Not really.  You can create /etc/dhclient-enter-hooks and /etc/dhclient-exit-hooks to extend what dhclient-script does when it's called.

Sending SIGHUP to nscd is more of a site-specific issue, which is what the hook scripts are supposed to solve.

See the man page for dhclient-script for more details.

Comment 4 Chris Schanzle 2008-09-26 17:46:12 UTC
David, if dhclient-script restarts ypbind and ntpd services "as needed", wouldn't it make sense to also restart nscd?  Is there something in particular that makes nscd more site-specific than ypbind/ntpd?

I'd be happy to attempt a patch (there's plenty of good sample code), but not if there's no chance to get it incorporated.

On a related note, sendmail also continues to use old DNS servers, so if DNS (resolve.conf) changes, sendmail needs to be restarted too (I'd be happy to file a separate bug report+fix if appropriate).

Comment 5 David Cantrell 2008-09-26 20:02:38 UTC
dhclient-script cannot infinitely expand for every program that needs a kick each time the network settings change.  If I allowed this, I would always be changing dhclient-script and that would get annoying for QA and testing.
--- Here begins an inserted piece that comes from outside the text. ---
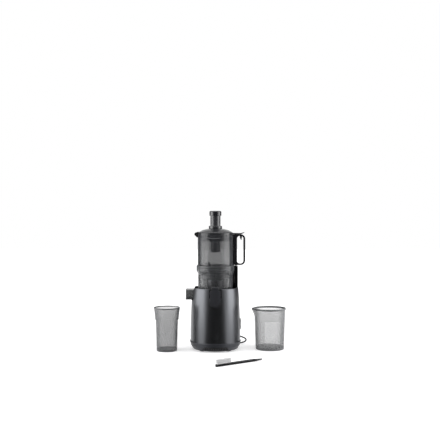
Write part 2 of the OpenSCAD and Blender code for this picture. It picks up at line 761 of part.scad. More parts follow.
module cord_tie() {
    low_r = coil_min_r - lead_d / 2 - tie_slack;
    high_r = coil_max_r + lead_d / 2 + tie_slack;
    top = coil_high + lead_d / 2 + tie_slack;
    color([0.02, 0.02, 0.02]) translate([coil_x, coil_y, 0]) rotate([0, 0, tie_angle])
        difference() {
            translate([low_r - tie_t, -tie_w / 2, 0]) cube([high_r - low_r + 2 * tie_t, tie_w, top + tie_t]);
            translate([low_r, -tie_w, tie_t - tie_slack]) cube([high_r - low_r, 2 * tie_w, top - tie_t + tie_slack]);
        }
}
tie_slack = 0.3;
tie_angle = 0;
plug_l = 34;
plug_w = 34;
plug_t = 2 * coil_high;
plug_neck_l = 20;
prong_r = 2.4;
prong_l = 19;
prong_gap = 19;
module plug() {
    color([0.04, 0.04, 0.04]) translate([plug_x, plug_y, coil_high]) {
        rotate([0, 90, 0]) cylinder(h = plug_neck_l, r1 = lead_d / 2 + over, r2 = plug_t / 3);
        intersection() {
            translate([plug_neck_l, 0, 0]) rotate([0, 90, 0]) cylinder(h = plug_l, d1 = plug_w * 0.7, d2 = plug_w);
            translate([0, -plug_w / 2, -plug_t / 2]) cube([plug_neck_l + plug_l, plug_w, plug_t]);
        }
    }
    color([0.8, 0.8, 0.82]) for (side = [-1, 1])
        translate([plug_x + plug_neck_l + plug_l - over, plug_y + side * prong_gap / 2, coil_high])
            rotate([0, 90, 0]) cylinder(h = prong_l, r = prong_r);
}

// Juicing bowl
bowl_floor_t = 3;
bowl_in_r = bowl_r - bowl_wall;
band_low_z = bowl_top - bowl_band_h;
boss_out_r = 15.5;
bush_r = 12.5;
shaft_hole_r = shaft_r + 2;
wall_ring_t = 3;
wall_ring_r = auger_flange_r + 1.6;
tunnel_top = platform_z;
spout_z = seat_z + 3;
spout_wall = 2.4;
spout_face_t = 3;
spout_lip = 12;
duct_z = seat_z + 8;
ledge_r = jug_r + 0.4;
module bowl_body() {
    rotate_extrude() polygon([
        [shaft_hole_r, seat_z], [bowl_r - over, seat_z], [bowl_r - over / 2, seat_z + over],
        [bowl_r, band_low_z - bowl_flare], [bowl_rim_r, band_low_z], [bowl_rim_r, bowl_top - over],
        [bowl_rim_r - over, bowl_top], [ledge_r, bowl_top], [ledge_r, jug_z], [bowl_in_r, jug_z],
        [bowl_in_r, seat_z + bowl_floor_t], [boss_out_r, seat_z + bowl_floor_t], [boss_out_r, platform_z],
        [bush_r, platform_z], [bush_r, platform_z - journal_h], [shaft_hole_r, platform_z - journal_h]]);
    translate([0, 0, seat_z + bowl_floor_t / 2])
        ring(wall_ring_r + wall_ring_t, wall_ring_r, platform_z - seat_z - bowl_floor_t / 2);
}
bowl_flare = 11;
module spout_2d(grow) {
    translate([0, -grow]) u_shape(spout_half + grow, spout_z, spout_z + spout_h + 2 * grow);
}
pin_out = 2.8;
pin_y = -spout_reach - pin_out;
pin_rise = 14;
pin_z = spout_z + spout_h + pin_rise;
cap_w = spout_half + over;
cap_under = 3;
cap_low_z = spout_z - spout_lip - cap_under;
cap_over = 4;
cap_high_z = spout_z + spout_h + cap_over;
barrel_r = 3.2;
cap_t = 5;
neck_half = 11;
ear_t = 3;
ear_r = 4.5;
cap_pin_r = 1.5;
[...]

For ntpd, we need to ensure it stays up to date with the latest required info because an accurate time keeper is required for NFS mounts (which you may have on your system) and for certain login services.

ypbind needs a restart because if we fail to do that, we could potentially prevent people from logging in.

So, ntpd and ypbind fall in to the critical category, so they are in dhclient-script.

nscd, sendmail, and other services that are not always running and not required to keep the system going, you need to deal with those in one of the hooks script.